36. Carmelo Anthony (64 on ESPN, 37 on SI, 49 on SB Nation)
-Here’s how I know Carmelo Anthony probably should be ranked ahead of every single player that sits behind him on the list (And definitely shouldn’t have been ranked the 64th best player in the NBA by ESPN) … if the Oklahoma City Thunder traded for any of those players instead of Carmelo Anthony, it wouldn’t feel or be as impactful as this trade does.

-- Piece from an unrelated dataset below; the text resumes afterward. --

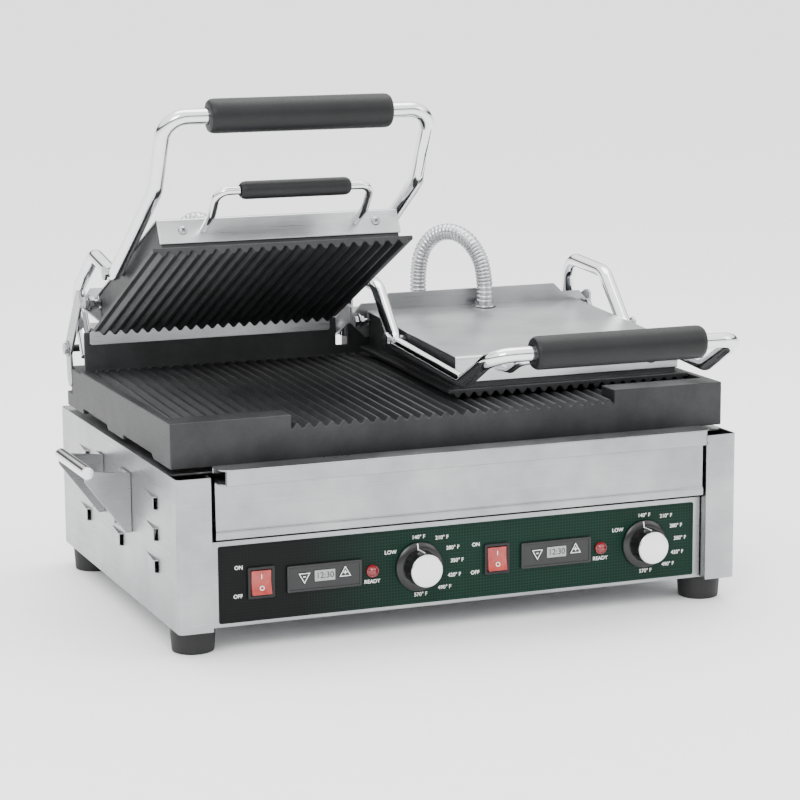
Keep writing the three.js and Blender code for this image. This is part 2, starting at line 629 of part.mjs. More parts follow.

I haven’t been the biggest Carmelo Anthony guy over the years, and I’m definitely not going to overreact and suggest that his arrival in Oklahoma City now means that the Thunder are on an even playing field as the Golden State Warriors, but it’s ridiculous to think that Carmelo Anthony isn’t a Top 50 player in the league. He’s not a game-changing defensive presence, but he never has been (and very few guys in the NBA are so good on that end that he can actually cancel out some of the transcendent offensive players in the league) and he can still put the ball in basket.
I’m not worried about the fit (those three will find a way to co-exist) and I’m definitely not worried about how this hurts OKC’s defense (they traded Doug McDermott and Enes Kanter by the way, who were arguably the two worst defenders in Oklahoma City’s rotation last year). This trade was a win for the Thunder, a win for the NBA and a big win for Carmelo Anthony.